▶ _Work instructions_
Identify every line containing the word "from" and reproduce each one.

════

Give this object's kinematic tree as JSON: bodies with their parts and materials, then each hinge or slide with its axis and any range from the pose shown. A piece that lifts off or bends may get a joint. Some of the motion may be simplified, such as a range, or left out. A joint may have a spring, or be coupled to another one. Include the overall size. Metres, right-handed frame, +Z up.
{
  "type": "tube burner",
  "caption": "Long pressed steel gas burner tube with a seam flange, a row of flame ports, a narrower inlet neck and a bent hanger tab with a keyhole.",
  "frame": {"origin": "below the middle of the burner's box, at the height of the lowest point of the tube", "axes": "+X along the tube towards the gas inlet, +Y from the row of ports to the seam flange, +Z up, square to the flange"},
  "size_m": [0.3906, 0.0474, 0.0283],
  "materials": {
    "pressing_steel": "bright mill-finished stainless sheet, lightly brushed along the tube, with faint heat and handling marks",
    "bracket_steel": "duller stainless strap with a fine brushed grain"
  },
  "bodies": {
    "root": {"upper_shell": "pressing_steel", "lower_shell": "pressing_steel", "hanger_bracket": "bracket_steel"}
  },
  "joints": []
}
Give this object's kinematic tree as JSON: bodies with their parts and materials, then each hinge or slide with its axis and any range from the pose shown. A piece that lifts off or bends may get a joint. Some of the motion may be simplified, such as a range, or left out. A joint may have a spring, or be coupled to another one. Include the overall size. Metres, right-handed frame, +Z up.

════

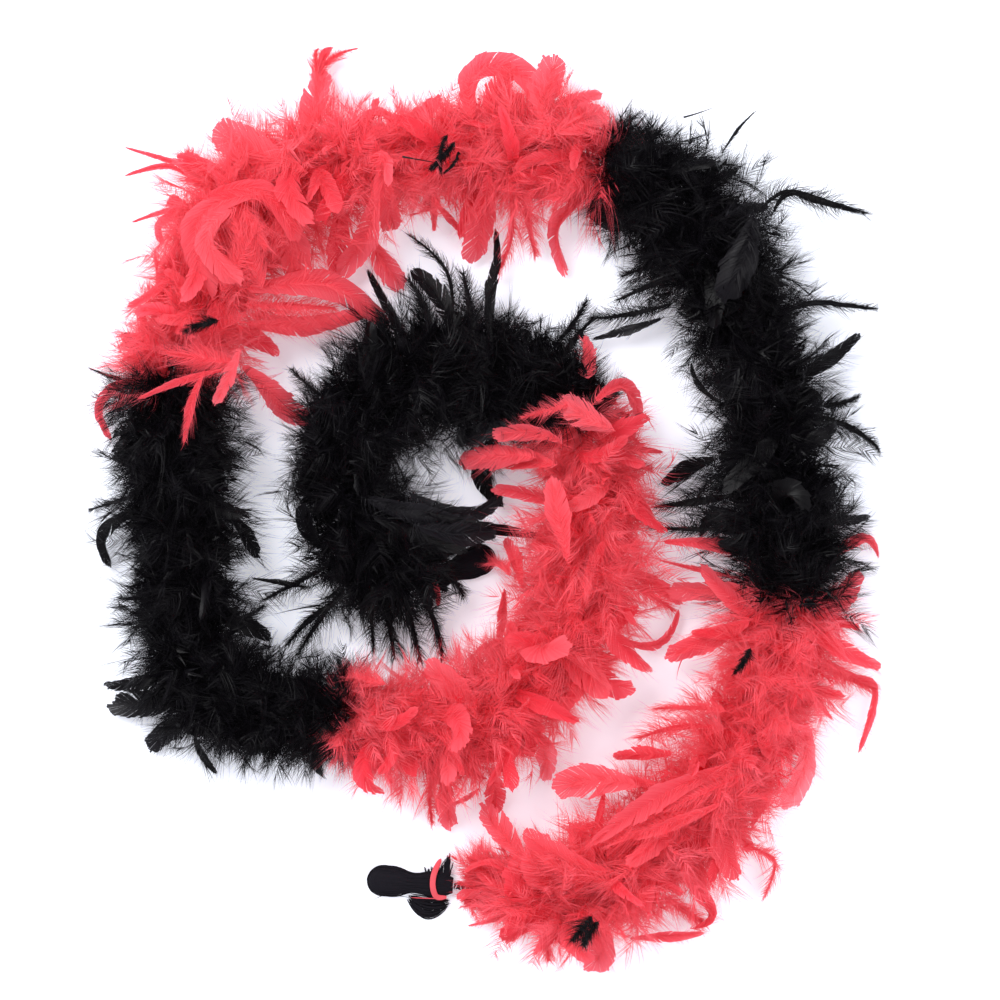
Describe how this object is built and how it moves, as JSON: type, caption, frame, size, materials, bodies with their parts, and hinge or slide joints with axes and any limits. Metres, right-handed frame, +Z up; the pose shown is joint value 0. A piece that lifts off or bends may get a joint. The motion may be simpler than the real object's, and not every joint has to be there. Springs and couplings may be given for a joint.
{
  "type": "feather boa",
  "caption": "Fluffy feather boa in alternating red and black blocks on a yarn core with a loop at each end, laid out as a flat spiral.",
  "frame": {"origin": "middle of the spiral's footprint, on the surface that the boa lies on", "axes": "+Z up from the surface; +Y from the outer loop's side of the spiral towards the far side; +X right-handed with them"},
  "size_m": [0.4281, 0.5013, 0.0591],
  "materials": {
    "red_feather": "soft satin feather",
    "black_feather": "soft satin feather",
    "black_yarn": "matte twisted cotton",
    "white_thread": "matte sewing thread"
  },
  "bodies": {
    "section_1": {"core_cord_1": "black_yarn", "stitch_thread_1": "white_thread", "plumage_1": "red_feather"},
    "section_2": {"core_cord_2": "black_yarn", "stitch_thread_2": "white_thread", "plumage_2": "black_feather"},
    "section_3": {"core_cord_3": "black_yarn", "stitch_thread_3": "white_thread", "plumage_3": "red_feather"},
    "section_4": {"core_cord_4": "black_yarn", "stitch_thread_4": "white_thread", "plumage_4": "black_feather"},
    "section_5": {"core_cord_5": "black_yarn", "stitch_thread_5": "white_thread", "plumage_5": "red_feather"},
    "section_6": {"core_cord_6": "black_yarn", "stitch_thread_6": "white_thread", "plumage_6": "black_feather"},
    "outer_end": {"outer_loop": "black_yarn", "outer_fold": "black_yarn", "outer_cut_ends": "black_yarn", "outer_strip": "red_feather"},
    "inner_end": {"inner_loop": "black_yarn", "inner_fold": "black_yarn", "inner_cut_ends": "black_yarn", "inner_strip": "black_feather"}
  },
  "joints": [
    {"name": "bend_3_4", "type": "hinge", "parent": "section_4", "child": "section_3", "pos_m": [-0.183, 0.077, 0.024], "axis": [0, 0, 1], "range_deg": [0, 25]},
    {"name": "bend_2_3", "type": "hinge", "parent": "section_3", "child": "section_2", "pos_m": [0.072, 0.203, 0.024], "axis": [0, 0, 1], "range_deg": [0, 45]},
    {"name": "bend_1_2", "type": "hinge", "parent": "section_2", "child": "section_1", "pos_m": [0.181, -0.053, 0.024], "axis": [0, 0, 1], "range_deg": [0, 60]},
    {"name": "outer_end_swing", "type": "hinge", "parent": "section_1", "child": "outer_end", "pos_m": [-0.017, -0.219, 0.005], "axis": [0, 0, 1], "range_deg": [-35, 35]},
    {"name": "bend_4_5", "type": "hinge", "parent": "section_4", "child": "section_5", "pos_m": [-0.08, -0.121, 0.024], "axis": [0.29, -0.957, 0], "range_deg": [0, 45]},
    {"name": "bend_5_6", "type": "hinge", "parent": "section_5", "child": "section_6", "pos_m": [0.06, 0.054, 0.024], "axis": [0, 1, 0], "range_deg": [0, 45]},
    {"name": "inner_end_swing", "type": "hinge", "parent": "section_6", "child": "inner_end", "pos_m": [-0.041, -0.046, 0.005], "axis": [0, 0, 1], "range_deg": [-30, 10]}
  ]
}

════

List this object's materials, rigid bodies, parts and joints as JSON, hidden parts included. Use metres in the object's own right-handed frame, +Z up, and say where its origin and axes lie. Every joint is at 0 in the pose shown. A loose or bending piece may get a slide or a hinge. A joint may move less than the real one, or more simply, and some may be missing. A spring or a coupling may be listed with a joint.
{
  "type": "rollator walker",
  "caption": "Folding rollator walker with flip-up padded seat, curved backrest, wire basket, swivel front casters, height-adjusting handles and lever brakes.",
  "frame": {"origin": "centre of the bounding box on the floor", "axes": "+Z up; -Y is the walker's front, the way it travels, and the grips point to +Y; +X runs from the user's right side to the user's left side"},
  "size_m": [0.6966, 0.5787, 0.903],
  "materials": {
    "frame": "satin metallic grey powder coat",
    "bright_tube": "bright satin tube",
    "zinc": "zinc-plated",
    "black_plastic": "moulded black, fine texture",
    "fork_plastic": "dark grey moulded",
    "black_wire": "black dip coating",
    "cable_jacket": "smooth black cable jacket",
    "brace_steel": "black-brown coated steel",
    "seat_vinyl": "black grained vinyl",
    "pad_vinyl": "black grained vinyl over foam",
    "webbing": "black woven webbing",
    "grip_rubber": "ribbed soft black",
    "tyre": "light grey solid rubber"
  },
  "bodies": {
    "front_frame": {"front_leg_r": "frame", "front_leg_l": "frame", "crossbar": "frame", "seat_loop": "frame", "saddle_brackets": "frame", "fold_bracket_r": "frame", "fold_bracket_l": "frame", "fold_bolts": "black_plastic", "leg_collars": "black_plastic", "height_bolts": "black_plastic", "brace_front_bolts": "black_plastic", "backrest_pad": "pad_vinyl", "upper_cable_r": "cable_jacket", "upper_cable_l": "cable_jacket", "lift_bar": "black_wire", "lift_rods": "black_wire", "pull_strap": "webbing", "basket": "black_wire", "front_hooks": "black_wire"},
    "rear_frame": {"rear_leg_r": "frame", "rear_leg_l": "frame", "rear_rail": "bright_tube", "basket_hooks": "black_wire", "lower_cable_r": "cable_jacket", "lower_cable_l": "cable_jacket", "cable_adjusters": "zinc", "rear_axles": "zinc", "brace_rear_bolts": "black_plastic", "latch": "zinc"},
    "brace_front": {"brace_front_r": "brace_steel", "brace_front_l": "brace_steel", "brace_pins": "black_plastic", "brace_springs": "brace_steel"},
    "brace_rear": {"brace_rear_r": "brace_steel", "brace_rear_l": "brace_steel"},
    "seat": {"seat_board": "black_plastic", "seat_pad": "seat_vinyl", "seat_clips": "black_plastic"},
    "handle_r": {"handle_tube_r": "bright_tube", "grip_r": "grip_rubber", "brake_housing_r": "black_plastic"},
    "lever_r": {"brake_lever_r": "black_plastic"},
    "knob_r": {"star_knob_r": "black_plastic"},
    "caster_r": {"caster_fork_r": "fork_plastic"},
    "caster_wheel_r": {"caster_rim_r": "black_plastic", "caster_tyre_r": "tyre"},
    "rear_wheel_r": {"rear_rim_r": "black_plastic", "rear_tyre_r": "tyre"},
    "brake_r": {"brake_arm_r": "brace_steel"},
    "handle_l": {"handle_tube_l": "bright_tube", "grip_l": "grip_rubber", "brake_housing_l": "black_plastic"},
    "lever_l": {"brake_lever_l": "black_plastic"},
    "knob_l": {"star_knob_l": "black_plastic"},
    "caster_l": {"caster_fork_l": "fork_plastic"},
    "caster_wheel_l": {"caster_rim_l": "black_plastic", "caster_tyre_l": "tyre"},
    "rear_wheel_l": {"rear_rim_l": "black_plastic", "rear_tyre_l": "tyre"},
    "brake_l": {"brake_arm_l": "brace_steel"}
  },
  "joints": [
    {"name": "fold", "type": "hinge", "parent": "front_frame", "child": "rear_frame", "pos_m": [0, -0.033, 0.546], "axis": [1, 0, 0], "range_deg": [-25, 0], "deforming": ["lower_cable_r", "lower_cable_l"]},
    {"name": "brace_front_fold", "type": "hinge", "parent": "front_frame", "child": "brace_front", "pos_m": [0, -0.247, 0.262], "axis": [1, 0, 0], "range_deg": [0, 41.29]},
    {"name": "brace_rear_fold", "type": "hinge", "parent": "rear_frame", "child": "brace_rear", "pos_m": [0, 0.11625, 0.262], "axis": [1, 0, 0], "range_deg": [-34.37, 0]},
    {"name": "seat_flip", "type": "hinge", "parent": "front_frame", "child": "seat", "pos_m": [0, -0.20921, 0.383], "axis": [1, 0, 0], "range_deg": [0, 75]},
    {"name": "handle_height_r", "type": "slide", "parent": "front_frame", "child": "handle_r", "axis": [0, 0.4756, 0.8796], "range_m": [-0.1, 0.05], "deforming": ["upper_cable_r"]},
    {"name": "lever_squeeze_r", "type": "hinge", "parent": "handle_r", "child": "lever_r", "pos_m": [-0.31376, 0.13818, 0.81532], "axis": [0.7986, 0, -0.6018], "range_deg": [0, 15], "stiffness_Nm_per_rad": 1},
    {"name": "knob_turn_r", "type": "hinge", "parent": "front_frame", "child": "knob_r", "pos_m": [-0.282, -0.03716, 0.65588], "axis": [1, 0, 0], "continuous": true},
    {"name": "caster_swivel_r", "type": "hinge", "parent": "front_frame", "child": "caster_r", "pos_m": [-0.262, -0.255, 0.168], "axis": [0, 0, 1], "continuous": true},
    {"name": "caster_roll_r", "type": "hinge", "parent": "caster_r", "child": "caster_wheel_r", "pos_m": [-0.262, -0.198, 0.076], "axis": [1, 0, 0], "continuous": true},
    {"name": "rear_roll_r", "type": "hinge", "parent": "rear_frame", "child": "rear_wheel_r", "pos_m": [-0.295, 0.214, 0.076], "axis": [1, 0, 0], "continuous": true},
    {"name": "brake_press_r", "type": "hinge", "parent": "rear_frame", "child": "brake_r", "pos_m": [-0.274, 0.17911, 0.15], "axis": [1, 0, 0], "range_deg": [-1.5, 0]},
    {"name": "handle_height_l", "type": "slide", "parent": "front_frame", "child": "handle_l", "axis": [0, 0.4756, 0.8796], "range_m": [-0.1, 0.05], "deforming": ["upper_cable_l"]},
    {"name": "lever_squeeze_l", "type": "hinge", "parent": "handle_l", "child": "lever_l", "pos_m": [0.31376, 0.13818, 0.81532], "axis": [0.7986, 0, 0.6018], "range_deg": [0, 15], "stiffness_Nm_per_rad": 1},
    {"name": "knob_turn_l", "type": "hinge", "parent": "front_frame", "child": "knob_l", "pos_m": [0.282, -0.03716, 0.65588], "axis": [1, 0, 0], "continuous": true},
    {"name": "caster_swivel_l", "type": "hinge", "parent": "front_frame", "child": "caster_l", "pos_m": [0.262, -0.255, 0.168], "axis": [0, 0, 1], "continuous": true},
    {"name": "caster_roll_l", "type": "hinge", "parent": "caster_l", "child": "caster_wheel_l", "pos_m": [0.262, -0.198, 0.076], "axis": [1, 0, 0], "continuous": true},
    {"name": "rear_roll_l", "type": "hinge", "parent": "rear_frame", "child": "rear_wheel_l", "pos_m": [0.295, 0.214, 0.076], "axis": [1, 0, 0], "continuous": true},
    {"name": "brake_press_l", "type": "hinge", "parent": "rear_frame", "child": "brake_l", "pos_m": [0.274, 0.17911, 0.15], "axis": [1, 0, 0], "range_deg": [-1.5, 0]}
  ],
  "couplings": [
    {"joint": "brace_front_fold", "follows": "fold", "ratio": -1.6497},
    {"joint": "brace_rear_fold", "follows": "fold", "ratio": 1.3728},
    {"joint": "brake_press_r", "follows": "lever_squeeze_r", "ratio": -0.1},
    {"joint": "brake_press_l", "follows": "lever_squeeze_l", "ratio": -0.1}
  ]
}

════

▶ _Answer for the task_
Give this object's kinematic tree as JSON: bodies with their parts and materials, then each hinge or slide with its axis and any range from the pose shown. A piece that lifts off or bends may get a joint. Some of the motion may be simplified, such as a range, or left out. A joint may have a spring, or be coupled to another one. Include the overall size. Metres, right-handed frame, +Z up.
  "frame": {"origin": "below the middle of the burner's box, at the height of the lowest point of the tube", "axes": "+X along the tube towards the gas inlet, +Y from the row of ports to the seam flange, +Z up, square to the flange"},
Give this object's kinematic tree as JSON: bodies with their parts and materials, then each hinge or slide with its axis and any range from the pose shown. A piece that lifts off or bends may get a joint. Some of the motion may be simplified, such as a range, or left out. A joint may have a spring, or be coupled to another one. Include the overall size. Metres, right-handed frame, +Z up.
  "frame": {"origin": "middle of the spiral's footprint, on the surface that the boa lies on", "axes": "+Z up from the surface; +Y from the outer loop's side of the spiral towards the far side; +X right-handed with them"},
  "frame": {"origin": "centre of the bounding box on the floor", "axes": "+Z up; -Y is the walker's front, the way it travels, and the grips point to +Y; +X runs from the user's right side to the user's left side"},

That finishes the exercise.